We’re 15 degrees Celsius down from Friday and life feels worth living again. I’m also preparing my rentrée to the office after a few weeks of near-complete vegetation (it’s because of the weather. Really, it is. There were days it was so hot you had to think twice before turning the page of a book you’re reading just because effort. I did have plans to do stuff. Then climate change decided it’s better to have me go stir-crazy at home).
While I have not done the whole “getting a new autumn wardrobe”-shopping, I’ve done some very basic preparations to signal self that holidays are over for now.
First, I got rid of my semi-permanent nail polish. I had my nails done for three consecutive rounds and while I like the polished look and the careless “I just have these amazing nails and I don’t care!” -vibe, I did, again, end up with fingernails that look like acid attack survivors.
I removed the last do myself (I knew that if I went to the salon to have it done, I’d surrender and have another go at polish) and despite letting the polish soak really well so as to avoid tearing (I watched the four full episodes of Netflix documentary about Donald Trump, fingers wrapped in kitchen foil, so yes I did spend enough time soaking the bloody thing off) I still ended up losing upper layers of my nails, which was peeling away like string-cheese as I was pushing the soaked polish off ever so gently, using a wooden cuticle stick.
As a result of three consecutive rounds of semi-permanent polish (READ: three consecutive rounds of the nail technician filing and buffing my nails like a madwoman), my nails are as thin as cigarette paper. For now I’m applying Kure’s Super Base a lot to hide the various craters in my fingertips, topping it with a nude shade. Also, having soaked not only my nails, but also my fingertips in acetone in the process, I’m hunting for a really good hand cream (please leave your best tips in comments!!!).
I am also extremely happy to report that Kjaer Weis, the ultra-cool Scandi natural cosmetics line, is available in Brussels. Kroonen and Brown stock it. I was so elated about this accidental discovery during my Sunday-stroll that I got their Lip Tint (one is generally only able to buy chocolates and antiquities in Brussels on a Sunday, but Kroonen&Brown makes an exception, which is very welcome in case one suddenly finds oneself in a high-end cosmetics/perfume emergency).

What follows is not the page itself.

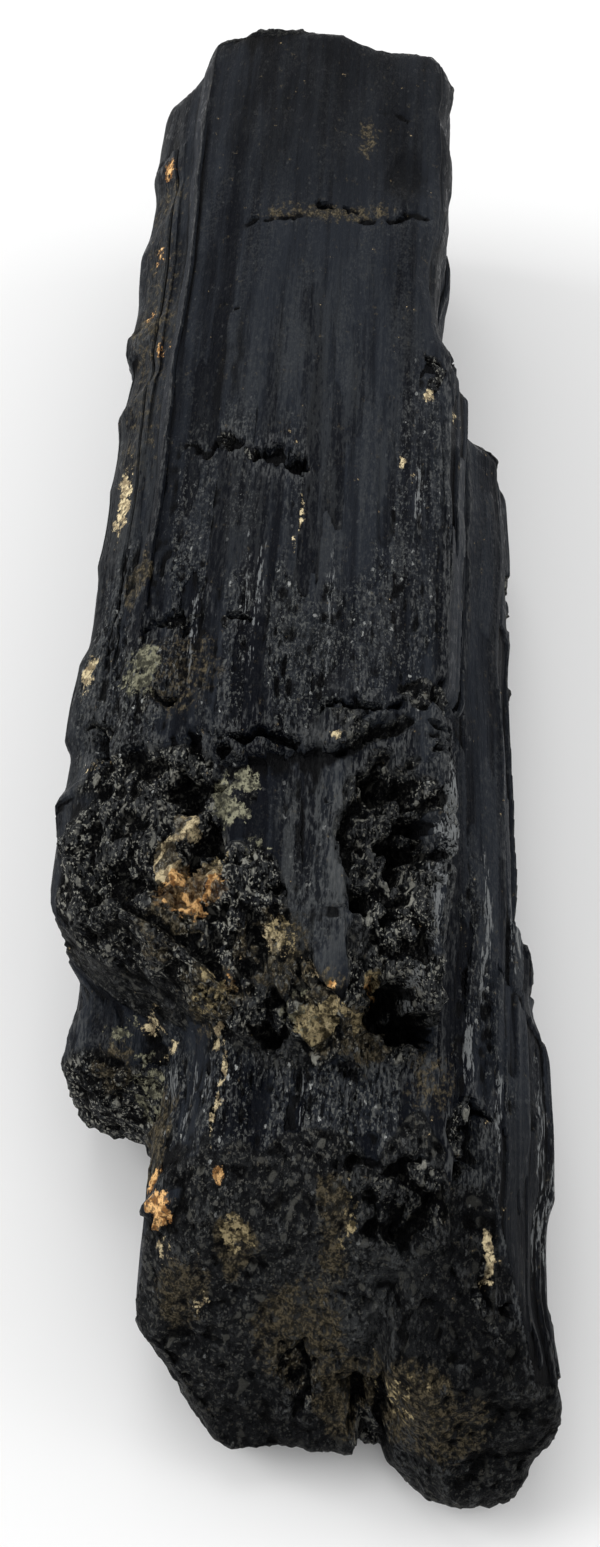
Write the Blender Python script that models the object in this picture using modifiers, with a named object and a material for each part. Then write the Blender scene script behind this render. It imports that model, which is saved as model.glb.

I wrote earlier how sun exposure left my décolletage looking like Steve Bannon’s face. Now, it’s come to pass that weeks of heat, sun and mega-strong SPFs have resulted also my face looking like Steve Bannon’s face. While this is unfortunate for a myriad of reasons (he’s rumoured to be setting up shop in Brussels this autumn and I’d be loath to be mistaken for him!!!), there are fairly prosaic reasons why this has happened: it is possible that I was not as diligent with double-cleansing as I should have been. I was probably also not careful enough with adding extra hydration. All this shall change from now on, and I will let you know my updated fall face-washing situation as soon as I have it fully figured out.